INPUT MATERIAL =>

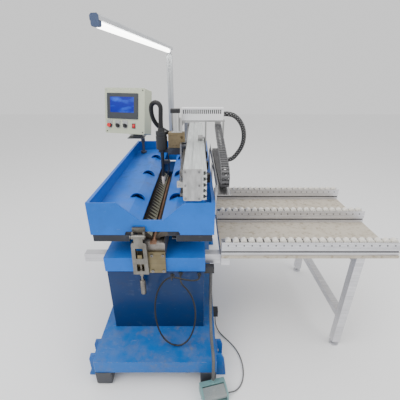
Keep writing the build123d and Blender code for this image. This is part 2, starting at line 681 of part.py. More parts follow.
SCREEN = (-130, 103, -51, 116)      # bezel of the touch screen in the panel's frame: x and z limits
CONTROL_Z = -96
ROUND_CONTROLS = ("stop_button", "mode_selector", "feed_selector")
CONTROL_X = {"stop_button": -113, "mode_selector": -52, "feed_selector": 5, "power_rocker": 70}


def touch_screen():
    """Bezel and body of the touch screen; its glass is a node of its own."""
    x0, x1, z0, z1 = SCREEN
    bezel = block((x0, x1), (-6, 0), (z0, z1))
    bezel = fillet(bezel.edges().filter_by(Axis.Y), 4)
    bezel -= block((x0 + 24, x1 - 30), (-7, -4), (z0 + 42, z1 - 24))
    return panel_place() * (bezel + block((x0 + 6.3, x1 - 6.3), (-0.01, 32), (z0 + 6.3, z1 - 6.3)))


def screen_glass():
    """Glass of the touch screen."""
    x0, x1, z0, z1 = SCREEN
    return panel_place() * block((x0 + 24, x1 - 30), (-5.2, -4), (z0 + 42, z1 - 24))


def control_bodies():
    """Label frames, collars and barrels of the controls, the rocker's frame and the corner screws."""
    bodies = []
    for name in ROUND_CONTROLS:
        x = CONTROL_X[name]
        plate = block((x - 20, x + 20), (-2.5, 0), (CONTROL_Z - 4, CONTROL_Z + 35)) + \
            rod((x, -2.5, CONTROL_Z), (x, 0, CONTROL_Z), 20)
        body = plate + rod((x, -8, CONTROL_Z), (x, -2.4, CONTROL_Z), 14.5) + \
            rod((x, -2.6, CONTROL_Z), (x, 30, CONTROL_Z), 11)
        bodies.append(body - rod((x, -9, CONTROL_Z), (x, 31, CONTROL_Z), 10.2))
    x = CONTROL_X["power_rocker"]
    frame = block((x - 13, x + 13), (-2.5, 0), (CONTROL_Z - 17, CONTROL_Z + 17)) + \
        block((x - 10.3, x + 10.3), (-0.1, 22), (CONTROL_Z - 14.3, CONTROL_Z + 14.3))
    bodies.append(frame - block((x - 8.5, x + 8.5), (-3, 18), (CONTROL_Z - 12.5, CONTROL_Z + 12.5)))
    for x in (-136, 136):
        for z in (-136, 136):
            bodies.append(cap_head((x, 0, z), (0, -1, 0), 4, 2))
    return group([panel_place() * b for b in bodies])


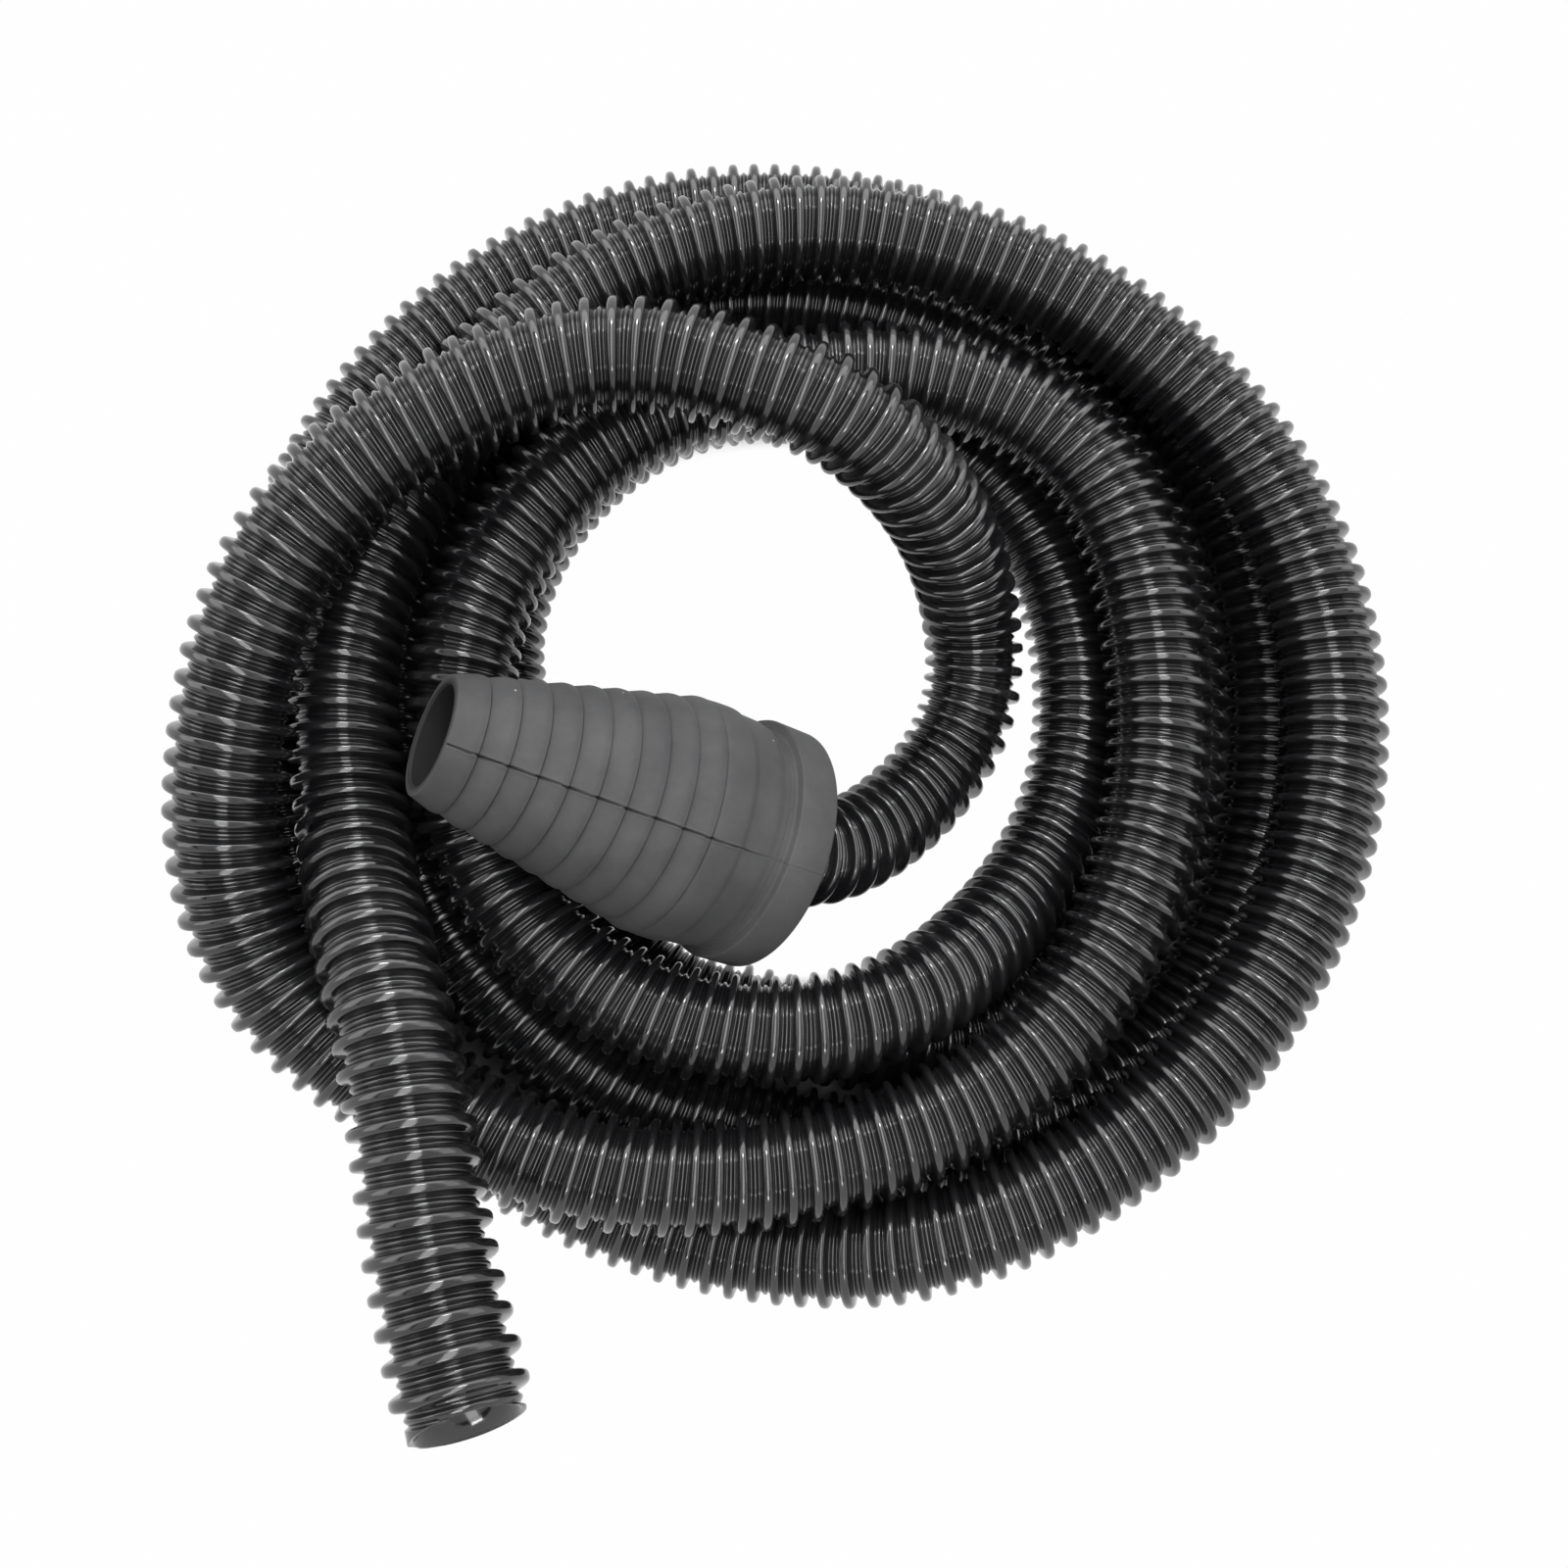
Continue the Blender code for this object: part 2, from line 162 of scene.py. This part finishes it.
SEAM_FADES = (92.0, 104.0)             # mm from the small end, where the line grows faint
SEAM_FAINT = 0.25                      # what is left of it there
SEAM_BLOB = 1.2 * MM                   # reach of the wider spot where it crosses a step
SEAM_BLOB_WIDTH = 1.3                  # how much wider it is there
SEAM_ENDS = 0.4 * MM                   # the rims stay whole
INNER_SHADE = 0.8                       # painted shade: how much darker the inside of the shell is painted
# painted shade: how much darker the fine line at the foot of each step is painted
NOTCH_SHADE = 0.6

# ---- studio ---------------------------------------------------------------------------------
STUDIO_RADIUS = 2.2                    # m, also the height of its round wall
STUDIO_DROP = 0.2 * MM                 # the floor lies this much under the hose
WORLD_STRENGTH = 0.05
WHITE_SHARE = 0.99                     # the rest of the floor's look is its own shaded grey
# painted shadow: ambient occlusion within this reach takes the white off the floor under and
# between the turns
SHADOW_REACH = 90.0 * MM
SHADOW_SHARES = (0.1, 0.26)           # open share of the sky: painted shadow (the floor's dark grey) below, white above
INNER_FLOOR = 108.0 * MM               # radius of the bare floor inside the coil
INNER_EDGE = 6.0 * MM
# Soft boxes: name, place and size in metres, power in watts, and the place it faces.
SOFT_BOXES = (
    ("ceiling_panel", (0.0, 0.05, 1.03), (1.7, 1.5), 6, (0.0, 0.05, 0.0)),
    ("ceiling_strip", (0.0, -0.09, 1.0), (0.36, 1.66), 7, (0.0, -0.09, 0.0)),
    ("back_lamp", (0.0, 0.83, 0.98), (0.32, 0.14), 4, (0.0, 0.0, 0.0)),
    ("front_lamp", (0.0, -1.0, 0.98), (0.32, 0.12), 2, (0.0, 0.0, 0.0)),
    ("back_box", (0.0, 1.4, 0.85), (2.4, 0.8), 13, (0.0, 0.0, 0.0)),
    ("left_box", (-1.35, 0.4, 0.75), (1.6, 0.8), 6.5, (0.0, 0.0, 0.0)),
    ("right_box", (1.35, 0.4, 0.75), (1.6, 0.8), 5, (0.0, 0.0, 0.0)),
)

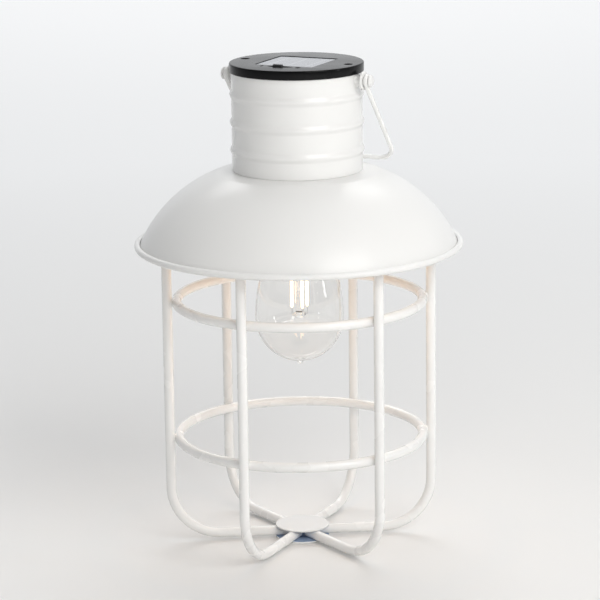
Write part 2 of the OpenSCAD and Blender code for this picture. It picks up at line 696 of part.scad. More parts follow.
module battery_cover() color(black) translate([0, 0, tray_z]) {
    cylinder(r = tray_r - tray_wall - fit_gap, h = cover_t, $fn = 96);
    for (s = [-1, 1]) translate([-9, s * (cell_d / 2 + 0.4) - (s > 0 ? 0 : 1.2), 0])
        cube([18, 1.2, cover_t + 5]);
}

// Two leads from the lamp holder's terminals, round the battery tray, to the board's edge
module lamp_leads() color("#b33a34") for (s = [-1, 1]) sweep_tube([
    for (p = LEAD_ROUTE) [s * p[0], p[1], p[2]]
], lead_r);

neck_can();
dome_shade();
upper_ring();
lower_ring();
rib_1();
rib_2();
rib_3();
rib_4();
rib_5();
rib_6();
hub_plate_top();
hub_plate_bottom();
hub_slug();
ear_bush_left();
ear_bush_right();
bail_rivet_left();
bail_rivet_right();
bail_handle();
lamp_bridge();
lamp_holder();
holder_nut();
socket_shell();
socket_tongue();
bulb_cap();
bulb_end_contact();
bulb_glass();
bulb_stem();
bulb_filaments();
filament_wires();
solar_head();
solar_cell();
panel_cover();
head_screws();
head_bracket_left();
head_bracket_right();
switch_knob();
switch_body();
circuit_board();
board_parts();
battery_tray();
tray_screws();
battery_cell();
battery_spring();
battery_plate();
battery_cover();
lamp_leads();
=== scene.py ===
# %% [markdown]
# # A solar cage lantern
# The lantern is an enamelled steel shade and a beaded can, welded on a cage of six bent rods.
# A filament lamp hangs inside, and a black plastic head with a solar panel closes the top.
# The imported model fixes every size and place. This script gives each piece its finished surface, and
# writes the model's sizes again where it draws a shape again. The pieces ride on the three bodies of
# the model: "lantern", "bail" and "knob".

# %% Load the fixed frame
from math import acos, atan2, cos, degrees, hypot, pi, radians, sin, sqrt

import bmesh
import bpy
from mathutils import Matrix, Quaternion, Vector


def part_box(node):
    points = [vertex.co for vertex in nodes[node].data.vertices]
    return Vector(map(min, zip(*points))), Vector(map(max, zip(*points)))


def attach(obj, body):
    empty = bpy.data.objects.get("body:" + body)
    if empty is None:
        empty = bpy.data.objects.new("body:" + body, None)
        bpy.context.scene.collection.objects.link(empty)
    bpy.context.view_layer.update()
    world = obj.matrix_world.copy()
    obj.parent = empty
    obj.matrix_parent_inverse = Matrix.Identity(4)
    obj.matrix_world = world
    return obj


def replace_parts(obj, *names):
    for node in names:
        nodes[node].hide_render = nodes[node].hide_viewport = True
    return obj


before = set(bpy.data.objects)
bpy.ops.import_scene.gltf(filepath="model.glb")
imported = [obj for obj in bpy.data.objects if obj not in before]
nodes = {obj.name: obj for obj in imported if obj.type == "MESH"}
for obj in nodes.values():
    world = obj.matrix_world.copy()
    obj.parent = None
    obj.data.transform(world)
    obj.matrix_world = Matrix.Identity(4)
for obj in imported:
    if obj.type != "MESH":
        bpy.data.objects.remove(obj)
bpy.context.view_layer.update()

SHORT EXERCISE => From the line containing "the board's edge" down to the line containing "obj.matrix_parent_inverse = Matrix.Identity(4)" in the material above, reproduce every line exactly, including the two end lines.

SOLUTION FOR THIS TASK =>
// Two leads from the lamp holder's terminals, round the battery tray, to the board's edge
module lamp_leads() color("#b33a34") for (s = [-1, 1]) sweep_tube([
    for (p = LEAD_ROUTE) [s * p[0], p[1], p[2]]
], lead_r);

neck_can();
dome_shade();
upper_ring();
lower_ring();
rib_1();
rib_2();
rib_3();
rib_4();
rib_5();
rib_6();
hub_plate_top();
hub_plate_bottom();
hub_slug();
ear_bush_left();
ear_bush_right();
bail_rivet_left();
bail_rivet_right();
bail_handle();
lamp_bridge();
lamp_holder();
holder_nut();
socket_shell();
socket_tongue();
bulb_cap();
bulb_end_contact();
bulb_glass();
bulb_stem();
bulb_filaments();
filament_wires();
solar_head();
solar_cell();
panel_cover();
head_screws();
head_bracket_left();
head_bracket_right();
switch_knob();
switch_body();
circuit_board();
board_parts();
battery_tray();
tray_screws();
battery_cell();
battery_spring();
battery_plate();
battery_cover();
lamp_leads();
=== scene.py ===
# %% [markdown]
# # A solar cage lantern
# The lantern is an enamelled steel shade and a beaded can, welded on a cage of six bent rods.
# A filament lamp hangs inside, and a black plastic head with a solar panel closes the top.
# The imported model fixes every size and place. This script gives each piece its finished surface, and
# writes the model's sizes again where it draws a shape again. The pieces ride on the three bodies of
# the model: "lantern", "bail" and "knob".

# %% Load the fixed frame
from math import acos, atan2, cos, degrees, hypot, pi, radians, sin, sqrt

import bmesh
import bpy
from mathutils import Matrix, Quaternion, Vector


def part_box(node):
    points = [vertex.co for vertex in nodes[node].data.vertices]
    return Vector(map(min, zip(*points))), Vector(map(max, zip(*points)))


def attach(obj, body):
    empty = bpy.data.objects.get("body:" + body)
    if empty is None:
        empty = bpy.data.objects.new("body:" + body, None)
        bpy.context.scene.collection.objects.link(empty)
    bpy.context.view_layer.update()
    world = obj.matrix_world.copy()
    obj.parent = empty
    obj.matrix_parent_inverse = Matrix.Identity(4)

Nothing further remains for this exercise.